EXTRACTED DATA —
-------------------------
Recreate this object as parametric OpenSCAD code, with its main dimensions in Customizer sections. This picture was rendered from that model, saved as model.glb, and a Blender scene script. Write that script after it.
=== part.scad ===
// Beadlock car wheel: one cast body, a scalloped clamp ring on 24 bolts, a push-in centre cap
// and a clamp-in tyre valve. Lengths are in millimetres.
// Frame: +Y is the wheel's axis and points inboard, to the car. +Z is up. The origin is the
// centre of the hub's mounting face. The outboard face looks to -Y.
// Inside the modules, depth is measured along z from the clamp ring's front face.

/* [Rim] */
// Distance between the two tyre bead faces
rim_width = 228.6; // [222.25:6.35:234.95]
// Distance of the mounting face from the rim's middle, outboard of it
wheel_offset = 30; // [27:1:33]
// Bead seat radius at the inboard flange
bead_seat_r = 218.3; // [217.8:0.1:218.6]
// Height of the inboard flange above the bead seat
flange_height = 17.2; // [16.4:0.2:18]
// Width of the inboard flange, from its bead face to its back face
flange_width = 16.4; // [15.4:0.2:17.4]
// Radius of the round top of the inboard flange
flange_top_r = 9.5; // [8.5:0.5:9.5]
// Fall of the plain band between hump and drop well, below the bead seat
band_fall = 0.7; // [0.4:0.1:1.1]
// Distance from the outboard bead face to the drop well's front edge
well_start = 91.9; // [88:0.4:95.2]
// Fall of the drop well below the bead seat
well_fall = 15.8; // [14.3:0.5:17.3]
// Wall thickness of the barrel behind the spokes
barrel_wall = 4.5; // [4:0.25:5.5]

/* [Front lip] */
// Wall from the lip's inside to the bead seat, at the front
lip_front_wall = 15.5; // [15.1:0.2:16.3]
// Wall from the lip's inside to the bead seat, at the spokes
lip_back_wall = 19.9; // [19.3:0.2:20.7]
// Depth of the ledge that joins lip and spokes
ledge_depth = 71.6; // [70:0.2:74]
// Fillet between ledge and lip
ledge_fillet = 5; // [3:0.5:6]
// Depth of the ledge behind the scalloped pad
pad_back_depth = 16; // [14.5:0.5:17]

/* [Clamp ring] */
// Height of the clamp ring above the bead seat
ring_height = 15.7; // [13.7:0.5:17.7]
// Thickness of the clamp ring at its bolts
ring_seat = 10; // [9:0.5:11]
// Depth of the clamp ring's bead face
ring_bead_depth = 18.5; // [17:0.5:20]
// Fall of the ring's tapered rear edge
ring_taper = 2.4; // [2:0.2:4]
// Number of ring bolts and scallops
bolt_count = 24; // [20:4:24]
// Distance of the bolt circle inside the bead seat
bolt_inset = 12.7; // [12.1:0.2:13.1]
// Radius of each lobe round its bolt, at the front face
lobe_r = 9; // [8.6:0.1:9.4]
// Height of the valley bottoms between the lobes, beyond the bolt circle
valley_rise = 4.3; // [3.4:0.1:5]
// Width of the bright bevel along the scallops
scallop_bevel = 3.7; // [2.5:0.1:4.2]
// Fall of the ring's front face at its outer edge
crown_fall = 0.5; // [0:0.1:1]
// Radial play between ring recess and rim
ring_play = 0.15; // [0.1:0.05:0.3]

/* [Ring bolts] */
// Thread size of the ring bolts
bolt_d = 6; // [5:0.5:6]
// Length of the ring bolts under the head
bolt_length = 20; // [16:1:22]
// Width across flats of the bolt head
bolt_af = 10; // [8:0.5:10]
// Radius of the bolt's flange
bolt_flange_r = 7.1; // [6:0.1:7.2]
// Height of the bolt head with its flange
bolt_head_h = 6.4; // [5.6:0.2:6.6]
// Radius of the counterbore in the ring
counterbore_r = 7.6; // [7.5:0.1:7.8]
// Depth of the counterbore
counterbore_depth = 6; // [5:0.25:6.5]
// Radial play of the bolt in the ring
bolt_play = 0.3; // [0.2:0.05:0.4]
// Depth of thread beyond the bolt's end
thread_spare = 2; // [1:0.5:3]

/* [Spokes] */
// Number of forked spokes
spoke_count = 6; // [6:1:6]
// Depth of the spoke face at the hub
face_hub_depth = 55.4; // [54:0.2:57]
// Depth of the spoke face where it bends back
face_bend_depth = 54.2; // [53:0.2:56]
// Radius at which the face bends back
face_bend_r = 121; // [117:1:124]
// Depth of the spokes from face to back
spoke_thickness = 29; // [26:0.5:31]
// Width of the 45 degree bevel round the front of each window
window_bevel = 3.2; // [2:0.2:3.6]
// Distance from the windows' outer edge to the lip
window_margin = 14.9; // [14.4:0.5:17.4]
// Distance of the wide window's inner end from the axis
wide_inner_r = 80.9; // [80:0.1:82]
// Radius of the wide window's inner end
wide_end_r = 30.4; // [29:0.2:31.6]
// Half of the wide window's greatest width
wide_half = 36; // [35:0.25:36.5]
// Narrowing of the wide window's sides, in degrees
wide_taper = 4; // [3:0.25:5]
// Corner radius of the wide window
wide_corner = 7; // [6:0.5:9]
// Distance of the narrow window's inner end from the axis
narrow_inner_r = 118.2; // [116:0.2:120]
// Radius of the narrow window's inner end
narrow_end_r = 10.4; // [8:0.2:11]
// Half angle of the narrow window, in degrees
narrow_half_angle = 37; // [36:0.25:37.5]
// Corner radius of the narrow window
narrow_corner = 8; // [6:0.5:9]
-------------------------
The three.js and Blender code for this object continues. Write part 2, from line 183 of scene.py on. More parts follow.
-------------------------
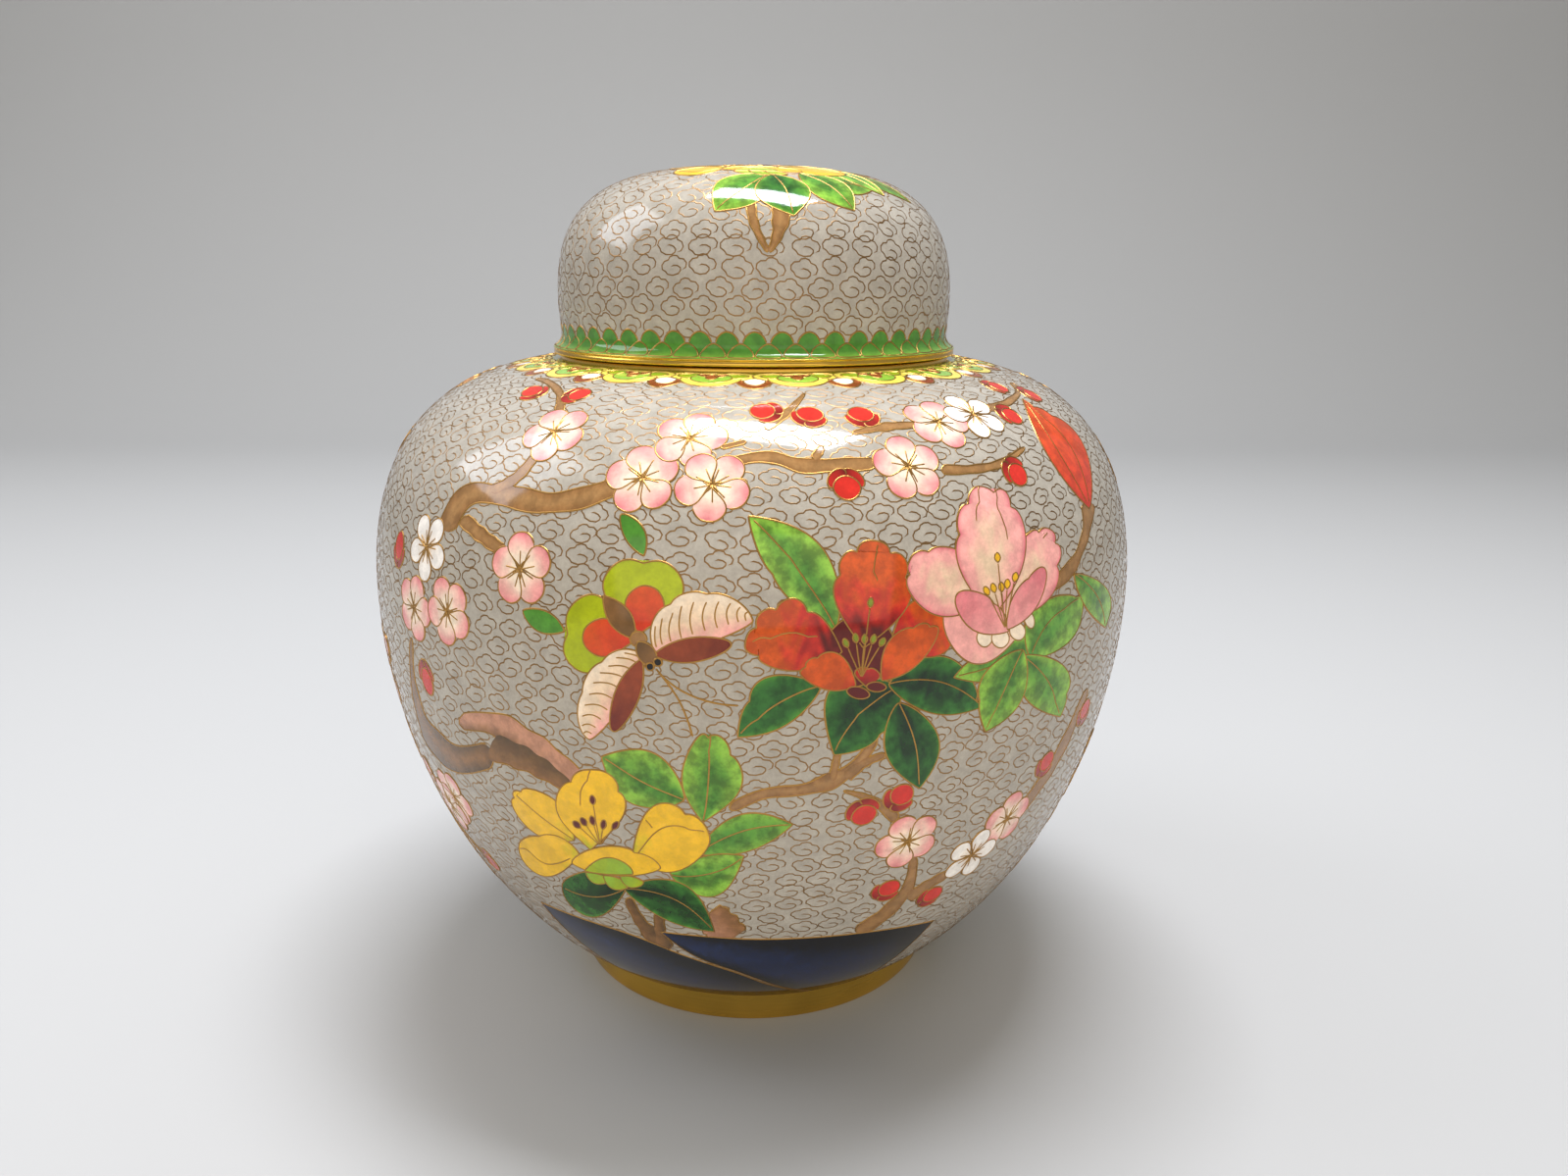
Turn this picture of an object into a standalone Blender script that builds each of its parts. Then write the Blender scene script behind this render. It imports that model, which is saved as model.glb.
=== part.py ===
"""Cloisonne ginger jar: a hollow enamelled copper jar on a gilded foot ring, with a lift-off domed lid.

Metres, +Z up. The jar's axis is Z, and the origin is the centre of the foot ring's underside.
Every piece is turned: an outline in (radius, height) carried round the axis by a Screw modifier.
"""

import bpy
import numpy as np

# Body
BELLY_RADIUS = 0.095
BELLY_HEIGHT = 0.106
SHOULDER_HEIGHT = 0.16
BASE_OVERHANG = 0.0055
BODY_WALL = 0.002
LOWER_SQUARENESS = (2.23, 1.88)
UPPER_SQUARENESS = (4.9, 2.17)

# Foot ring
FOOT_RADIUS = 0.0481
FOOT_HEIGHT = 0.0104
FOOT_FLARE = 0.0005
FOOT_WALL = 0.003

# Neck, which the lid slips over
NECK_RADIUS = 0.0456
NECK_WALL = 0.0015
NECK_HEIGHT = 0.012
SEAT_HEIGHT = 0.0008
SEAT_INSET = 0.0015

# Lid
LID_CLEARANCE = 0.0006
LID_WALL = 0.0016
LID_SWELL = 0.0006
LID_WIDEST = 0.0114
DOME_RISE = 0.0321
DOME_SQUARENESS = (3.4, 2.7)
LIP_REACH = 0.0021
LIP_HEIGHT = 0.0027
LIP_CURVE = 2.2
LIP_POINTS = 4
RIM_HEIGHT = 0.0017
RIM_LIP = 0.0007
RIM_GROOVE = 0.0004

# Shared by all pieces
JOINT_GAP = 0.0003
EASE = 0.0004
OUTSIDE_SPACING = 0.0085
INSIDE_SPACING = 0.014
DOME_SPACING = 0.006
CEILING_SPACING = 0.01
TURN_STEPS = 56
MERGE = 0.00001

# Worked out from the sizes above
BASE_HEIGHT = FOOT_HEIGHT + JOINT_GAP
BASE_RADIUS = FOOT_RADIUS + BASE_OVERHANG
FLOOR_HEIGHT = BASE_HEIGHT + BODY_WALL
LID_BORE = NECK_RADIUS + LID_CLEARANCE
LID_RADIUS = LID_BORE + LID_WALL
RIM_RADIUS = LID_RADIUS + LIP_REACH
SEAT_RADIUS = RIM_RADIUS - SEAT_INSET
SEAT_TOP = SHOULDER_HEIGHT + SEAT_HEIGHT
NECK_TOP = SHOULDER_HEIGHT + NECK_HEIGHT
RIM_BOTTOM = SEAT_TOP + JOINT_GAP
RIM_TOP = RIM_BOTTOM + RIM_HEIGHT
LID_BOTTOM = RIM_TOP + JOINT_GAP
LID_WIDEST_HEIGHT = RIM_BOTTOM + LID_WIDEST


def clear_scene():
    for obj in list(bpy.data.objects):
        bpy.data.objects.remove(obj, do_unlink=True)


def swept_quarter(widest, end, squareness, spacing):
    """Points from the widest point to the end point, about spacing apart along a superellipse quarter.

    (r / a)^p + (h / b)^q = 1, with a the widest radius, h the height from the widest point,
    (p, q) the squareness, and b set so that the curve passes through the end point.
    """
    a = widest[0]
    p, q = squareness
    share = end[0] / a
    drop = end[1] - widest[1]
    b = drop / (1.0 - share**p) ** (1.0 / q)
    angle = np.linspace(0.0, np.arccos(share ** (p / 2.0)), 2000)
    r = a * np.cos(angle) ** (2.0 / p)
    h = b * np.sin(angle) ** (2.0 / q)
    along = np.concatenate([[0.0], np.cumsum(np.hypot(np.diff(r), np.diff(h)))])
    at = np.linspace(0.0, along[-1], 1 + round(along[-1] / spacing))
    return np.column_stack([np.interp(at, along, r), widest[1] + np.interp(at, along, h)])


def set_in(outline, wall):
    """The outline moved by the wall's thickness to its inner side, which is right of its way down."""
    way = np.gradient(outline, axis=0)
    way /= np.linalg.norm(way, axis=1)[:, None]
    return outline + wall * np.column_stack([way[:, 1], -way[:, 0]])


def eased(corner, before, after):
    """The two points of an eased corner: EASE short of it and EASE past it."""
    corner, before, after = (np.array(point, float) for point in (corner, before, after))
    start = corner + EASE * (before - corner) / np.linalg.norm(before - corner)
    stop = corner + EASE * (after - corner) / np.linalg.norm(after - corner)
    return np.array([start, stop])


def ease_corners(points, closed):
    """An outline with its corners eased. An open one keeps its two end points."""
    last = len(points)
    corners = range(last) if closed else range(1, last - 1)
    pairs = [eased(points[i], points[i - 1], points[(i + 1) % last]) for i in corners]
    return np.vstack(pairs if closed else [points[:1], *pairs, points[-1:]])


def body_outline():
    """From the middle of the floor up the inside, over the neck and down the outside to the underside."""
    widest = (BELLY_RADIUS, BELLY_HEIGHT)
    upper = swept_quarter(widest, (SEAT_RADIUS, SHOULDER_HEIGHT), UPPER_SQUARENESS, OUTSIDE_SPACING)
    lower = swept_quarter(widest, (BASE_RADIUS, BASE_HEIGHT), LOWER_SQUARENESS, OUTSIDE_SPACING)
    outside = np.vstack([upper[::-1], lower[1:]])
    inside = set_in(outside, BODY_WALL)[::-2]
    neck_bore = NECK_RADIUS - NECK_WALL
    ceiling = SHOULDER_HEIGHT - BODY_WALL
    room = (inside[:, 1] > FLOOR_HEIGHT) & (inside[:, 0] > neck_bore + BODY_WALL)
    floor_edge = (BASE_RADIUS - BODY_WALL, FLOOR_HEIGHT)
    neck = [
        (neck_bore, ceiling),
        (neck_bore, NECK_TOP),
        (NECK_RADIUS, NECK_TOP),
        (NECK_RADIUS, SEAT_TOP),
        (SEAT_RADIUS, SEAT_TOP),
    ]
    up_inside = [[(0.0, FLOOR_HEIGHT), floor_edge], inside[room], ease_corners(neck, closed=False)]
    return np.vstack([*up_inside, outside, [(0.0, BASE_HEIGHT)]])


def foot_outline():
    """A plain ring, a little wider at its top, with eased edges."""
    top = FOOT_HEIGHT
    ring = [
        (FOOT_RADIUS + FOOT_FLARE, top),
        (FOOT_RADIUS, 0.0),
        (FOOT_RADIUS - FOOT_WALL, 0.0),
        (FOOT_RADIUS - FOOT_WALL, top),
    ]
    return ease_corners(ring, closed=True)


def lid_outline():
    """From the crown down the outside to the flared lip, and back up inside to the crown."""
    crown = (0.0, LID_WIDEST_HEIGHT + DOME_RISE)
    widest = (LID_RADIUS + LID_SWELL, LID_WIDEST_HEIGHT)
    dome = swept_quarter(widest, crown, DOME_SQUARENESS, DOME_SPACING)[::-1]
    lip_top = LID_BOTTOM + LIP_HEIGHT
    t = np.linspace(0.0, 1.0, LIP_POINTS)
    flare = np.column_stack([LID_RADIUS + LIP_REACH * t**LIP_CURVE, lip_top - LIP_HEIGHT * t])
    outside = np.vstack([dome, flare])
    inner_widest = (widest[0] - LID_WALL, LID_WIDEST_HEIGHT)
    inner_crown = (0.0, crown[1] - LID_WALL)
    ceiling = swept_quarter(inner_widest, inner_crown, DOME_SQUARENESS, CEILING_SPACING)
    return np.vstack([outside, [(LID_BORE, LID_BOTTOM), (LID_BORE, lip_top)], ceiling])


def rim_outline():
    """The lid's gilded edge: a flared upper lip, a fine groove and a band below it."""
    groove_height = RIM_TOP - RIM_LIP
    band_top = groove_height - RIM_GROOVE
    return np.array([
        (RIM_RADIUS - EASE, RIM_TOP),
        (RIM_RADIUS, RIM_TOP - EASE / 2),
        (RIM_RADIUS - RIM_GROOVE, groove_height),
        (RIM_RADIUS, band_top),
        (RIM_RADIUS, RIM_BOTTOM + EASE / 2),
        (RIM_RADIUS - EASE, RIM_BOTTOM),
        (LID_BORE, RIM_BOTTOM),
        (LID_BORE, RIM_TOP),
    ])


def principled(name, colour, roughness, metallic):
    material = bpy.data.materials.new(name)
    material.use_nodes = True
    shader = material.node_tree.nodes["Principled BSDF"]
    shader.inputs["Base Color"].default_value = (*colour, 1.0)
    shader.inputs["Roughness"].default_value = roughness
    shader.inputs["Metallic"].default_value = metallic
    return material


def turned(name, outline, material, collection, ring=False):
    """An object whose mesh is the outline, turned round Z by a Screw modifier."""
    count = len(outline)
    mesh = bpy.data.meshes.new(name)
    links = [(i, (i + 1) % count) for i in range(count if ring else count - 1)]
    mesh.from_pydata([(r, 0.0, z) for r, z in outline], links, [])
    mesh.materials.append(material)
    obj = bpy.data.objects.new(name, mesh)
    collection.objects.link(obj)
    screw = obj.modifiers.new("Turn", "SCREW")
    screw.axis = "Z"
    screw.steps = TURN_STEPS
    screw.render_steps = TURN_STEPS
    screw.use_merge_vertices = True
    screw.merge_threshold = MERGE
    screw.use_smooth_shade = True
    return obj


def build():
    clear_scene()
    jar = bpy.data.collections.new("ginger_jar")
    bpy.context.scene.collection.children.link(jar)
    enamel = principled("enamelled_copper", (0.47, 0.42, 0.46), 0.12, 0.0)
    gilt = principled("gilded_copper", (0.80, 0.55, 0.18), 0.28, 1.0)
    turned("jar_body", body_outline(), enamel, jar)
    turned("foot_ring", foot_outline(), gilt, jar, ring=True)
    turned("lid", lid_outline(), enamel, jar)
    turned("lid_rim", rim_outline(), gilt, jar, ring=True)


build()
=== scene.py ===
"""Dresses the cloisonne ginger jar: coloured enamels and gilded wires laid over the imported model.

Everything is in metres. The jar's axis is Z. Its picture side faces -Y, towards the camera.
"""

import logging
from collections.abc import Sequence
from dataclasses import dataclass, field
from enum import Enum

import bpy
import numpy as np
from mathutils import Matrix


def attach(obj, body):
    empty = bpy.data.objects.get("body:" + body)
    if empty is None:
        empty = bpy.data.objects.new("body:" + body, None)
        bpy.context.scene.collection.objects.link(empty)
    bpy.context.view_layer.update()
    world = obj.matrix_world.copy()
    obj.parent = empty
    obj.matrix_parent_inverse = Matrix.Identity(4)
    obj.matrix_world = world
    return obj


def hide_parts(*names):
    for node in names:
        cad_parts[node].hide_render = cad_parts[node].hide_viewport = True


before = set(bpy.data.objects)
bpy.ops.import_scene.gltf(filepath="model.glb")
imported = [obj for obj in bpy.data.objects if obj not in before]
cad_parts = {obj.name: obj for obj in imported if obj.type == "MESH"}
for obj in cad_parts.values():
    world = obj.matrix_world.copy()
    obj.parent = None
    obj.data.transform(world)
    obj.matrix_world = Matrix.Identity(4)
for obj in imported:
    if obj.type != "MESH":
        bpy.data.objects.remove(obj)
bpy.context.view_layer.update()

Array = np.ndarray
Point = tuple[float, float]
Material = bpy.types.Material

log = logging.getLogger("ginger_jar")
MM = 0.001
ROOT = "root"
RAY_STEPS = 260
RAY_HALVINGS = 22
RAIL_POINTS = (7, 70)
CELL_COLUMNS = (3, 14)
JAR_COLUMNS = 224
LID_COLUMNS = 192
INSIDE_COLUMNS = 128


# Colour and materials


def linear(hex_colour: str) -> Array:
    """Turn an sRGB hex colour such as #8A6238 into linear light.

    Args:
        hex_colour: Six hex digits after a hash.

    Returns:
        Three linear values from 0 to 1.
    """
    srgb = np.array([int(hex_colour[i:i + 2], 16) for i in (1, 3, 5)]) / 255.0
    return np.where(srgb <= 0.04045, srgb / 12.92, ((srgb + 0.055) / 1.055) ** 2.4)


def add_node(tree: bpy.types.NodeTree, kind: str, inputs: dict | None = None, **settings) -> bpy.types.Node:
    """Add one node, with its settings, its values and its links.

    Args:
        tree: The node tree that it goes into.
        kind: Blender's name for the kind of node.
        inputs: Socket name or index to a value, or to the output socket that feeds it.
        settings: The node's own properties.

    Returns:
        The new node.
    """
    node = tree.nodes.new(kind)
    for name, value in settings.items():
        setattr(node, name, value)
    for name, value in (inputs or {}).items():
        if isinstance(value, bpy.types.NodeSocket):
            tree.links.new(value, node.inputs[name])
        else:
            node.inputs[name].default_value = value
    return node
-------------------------
EXERCISE REQUIREMENTS — Give again, word for word, every line of the listing above from the one with "screw.use_merge_vertices = True" to the one with "from mathutils import Matrix", both inclusive, and nothing beyond them.

FINISHED TASK —
    screw.use_merge_vertices = True
    screw.merge_threshold = MERGE
    screw.use_smooth_shade = True
    return obj


def build():
    clear_scene()
    jar = bpy.data.collections.new("ginger_jar")
    bpy.context.scene.collection.children.link(jar)
    enamel = principled("enamelled_copper", (0.47, 0.42, 0.46), 0.12, 0.0)
    gilt = principled("gilded_copper", (0.80, 0.55, 0.18), 0.28, 1.0)
    turned("jar_body", body_outline(), enamel, jar)
    turned("foot_ring", foot_outline(), gilt, jar, ring=True)
    turned("lid", lid_outline(), enamel, jar)
    turned("lid_rim", rim_outline(), gilt, jar, ring=True)


build()
=== scene.py ===
"""Dresses the cloisonne ginger jar: coloured enamels and gilded wires laid over the imported model.

Everything is in metres. The jar's axis is Z. Its picture side faces -Y, towards the camera.
"""

import logging
from collections.abc import Sequence
from dataclasses import dataclass, field
from enum import Enum

import bpy
import numpy as np
from mathutils import Matrix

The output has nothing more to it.